Intergroup relationships are a central focus of social science research, and rightly so: intergroup relationships offer a solution to the high costs of intergroup conflict (Brewer, 2010; Dovidio et al., 2003; Pettigrew & Tropp, 2006; Riek et al., 2006). However, studying intergroup relationships to the exclusion of long-distance relationships, or even conflating the two, means that our research questions and data analysis may be imprecise, and our characterization of human sociality may thus be incomplete. We have presented a case study from rural Bolivia that emphasizes this point: after initially conflating intergroup relationships and long-distance relationships, ACP realized that long-distance relationships were more crucial to securing nonlocal resource access than were intergroup relationships. Long-distance relationships were also more difficult to study using standard quantitative methods; the mixed-methods findings we presented here underscore the importance of field-validating the methods researchers use to study human sociality.

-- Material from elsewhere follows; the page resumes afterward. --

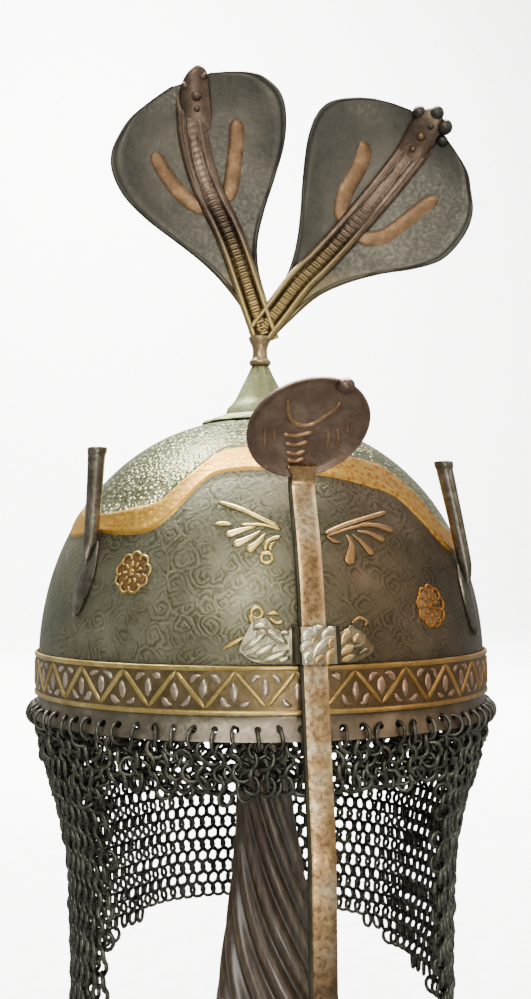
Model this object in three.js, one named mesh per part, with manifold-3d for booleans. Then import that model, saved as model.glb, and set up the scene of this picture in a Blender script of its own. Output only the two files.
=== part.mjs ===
// Indo-Persian helmet with cobra crest, sliding nasal and mail curtain, standing on a fluted column.
// Millimetres, +Z up, the nasal faces -Y. Heights below are counted from the rim's bottom edge;
// the helmet group then lifts everything so that the stand's foot rests on the floor.
import * as THREE from 'three';
import Module from 'manifold-3d';

const wasm = await Module();
wasm.setup();

// Driving dimensions, mm and degrees
const rimHeight = 240;            // rim's bottom edge above the floor
const bowlRadius = 105.5;         // outside of the bowl at its widest
const bowlWall = 2.4;
const sideTop = 22.7;             // the bowl's side is upright to here
const bowlTop = 139;              // outside of the crown
const rimRadius = 109;            // outside of the flared edge
const stripTop = 9.4;             // top of the plain strip with the holes
const holeCount = 80;
const holeRadius = 1.35;
const holeHeight = 4.6;
const pieceGap = 0.35;            // between neighbouring pieces
const bowlColumns = 80;           // one hole in the middle of each
const liningColumns = 40;
const holeSides = 4;

const bandBottom = 9.9;
const bandTop = 29.2;
const bandInner = 105.95;
const bandOuter = 106.7;
const bandRelief = 0.5;
const bandTeeth = 28;             // points of the zigzag all round
const bandTurn = -3.1;            // where one of the points stands
const bandEdge = 1.5;             // width of each raised border line
const bandLine = 1.5;             // width of the zigzag line

const crestTurn = -10.5;          // the crest is turned about the upright axis
const forkX = 2.3;                // where the two cobra necks meet
const forkHeight = 184;
const hoodThickness = 2;
const hoodCup = 0.0035;           // how far the hood's sides curve forward, per mm squared
const rungCount = 11;             // raised belly scales on each neck

const barWidth = 10.8;
const barThickness = 3.2;
const barSlope = 0.17;            // outward per mm downward on the straight part
const barRadius = 109.6;          // middle of the bar at the bracket
const barHeight = 36;
const barBend = -40;              // below this the bar hangs upright
const barBottom = -92;
const hoodLean = 35;              // the nasal's disc leans outward from the bowl
const hoodTwist = 8;
const ovalTwist = 18;             // the disc's long way against its pattern
const hoodHalfWidth = 25.3;
const hoodHalfHeight = 21.4;

const mailThickness = 3;
const mailTop = -0.5;             // the wall hangs just below the rim

const columnFlutes = 12;
const columnTop = 111;
const columnTwist = -1.2;         // degrees per mm of height
const columnLean = 0.05;          // mm to the right for each mm down, from leanTop on
const leanTop = -17;
const footRadius = 70;
const capBottom = 111.3;

const degrees = Math.PI / 180;

// Solids from points

function flipIfInsideOut(points, faces) {
  let volume = 0;
  for (const [i, j, k] of faces) {
    volume += points[i].dot(new THREE.Vector3().crossVectors(points[j], points[k]));
  }
  return volume < 0 ? faces.map(([i, j, k]) => [i, k, j]) : faces;
}

function solidGeometry(corners, triangles) {
  const known = new Map();
  const points = [];
  const ids = corners.map((p) => {
    const key = [p.x, p.y, p.z].map((v) => Math.round(v * 1e4)).join();
    if (!known.has(key)) {
      known.set(key, points.length);
      points.push(p);
    }
    return known.get(key);
  });
  const real = triangles.map((t) => t.map((i) => ids[i]))
    .filter(([i, j, k]) => i !== j && j !== k && i !== k);
  const faces = flipIfInsideOut(points, real);
  const geometry = new THREE.BufferGeometry();
  geometry.setAttribute('position', new THREE.Float32BufferAttribute(points.flatMap((p) => p.toArray()), 3));
  geometry.setIndex(faces.flat());
  return geometry;
}

function capTriangles(ring) {
  const normal = new THREE.Vector3();
  ring.forEach((p, i) => normal.add(new THREE.Vector3().crossVectors(p, ring[(i + 1) % ring.length])));
  normal.normalize();
  const across = new THREE.Vector3().subVectors(ring[1], ring[0]).normalize();
  const up = new THREE.Vector3().crossVectors(normal, across);
  return THREE.ShapeUtils.triangulateShape(ring.map((p) => new THREE.Vector2(p.dot(across), p.dot(up))), []);
}

// Rings of equal point count joined one to the next. A hoop joins the last ring to the first;
// otherwise the two end rings are closed with flat caps.
function ringSolid(rings, hoop = false) {
  const count = rings[0].length;
  const triangles = [];
  const last = hoop ? rings.length : rings.length - 1;
  for (let i = 0; i < last; i++) {
    const here = i * count;
    const next = ((i + 1) % rings.length) * count;
    for (let j = 0; j < count; j++) {
      const k = (j + 1) % count;
      triangles.push([here + j, here + k, next + j], [here + k, next + k, next + j]);
    }
  }
  if (!hoop) {
    const end = (rings.length - 1) * count;
    capTriangles(rings[0]).forEach(([i, j, k]) => triangles.push([i, k, j]));
    capTriangles(rings[rings.length - 1]).forEach(([i, j, k]) => triangles.push([end + i, end + j, end + k]));
  }
  return solidGeometry(rings.flat(), triangles);
}

// A profile of [radius, height] turned round the upright axis; both ends lie on the axis.
function turned(profile, columns, reshape = (radius) => radius) {
  const rings = profile.map(([radius, z]) => Array.from({ length: columns }, (_, i) => {
    const angle = (i / columns) * 360;
    return polar(angle, reshape(radius, z, angle), z);
  }));
  return ringSolid(rings);
}

// Angles are counted from the front (-Y), positive towards +X.
function polar(angle, radius, z) {
  return new THREE.Vector3(radius * Math.sin(angle * degrees), -radius * Math.cos(angle * degrees), z);
}

function toManifold(geometry) {
  return new wasm.Manifold(new wasm.Mesh({
    numProp: 3,
    vertProperties: new Float32Array(geometry.attributes.position.array),
    triVerts: new Uint32Array(geometry.index.array),
  }));
}

function fromManifold(solid) {
  const mesh = solid.getMesh();
  const geometry = new THREE.BufferGeometry();
  geometry.setAttribute('position', new THREE.Float32BufferAttribute(Array.from(mesh.vertProperties), 3));
  geometry.setIndex(Array.from(mesh.triVerts));
  return geometry;
}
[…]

The importance of studying long-distance relationships is not limited to the theoretical. If archaeological, ethnographic, and historical data are any indication, in the absence of sufficient government support, long-distance relationships may become an increasingly central part of individuals’ responses to climate change (Jones et al., 2021; Pisor & Jones, 2021). Additionally, long-distance relationships may improve the effectiveness of management for large natural resource areas accessible by multiple communities. In sum, improving our understanding of when and how contemporary peoples use long-distance relationships has broad relevance.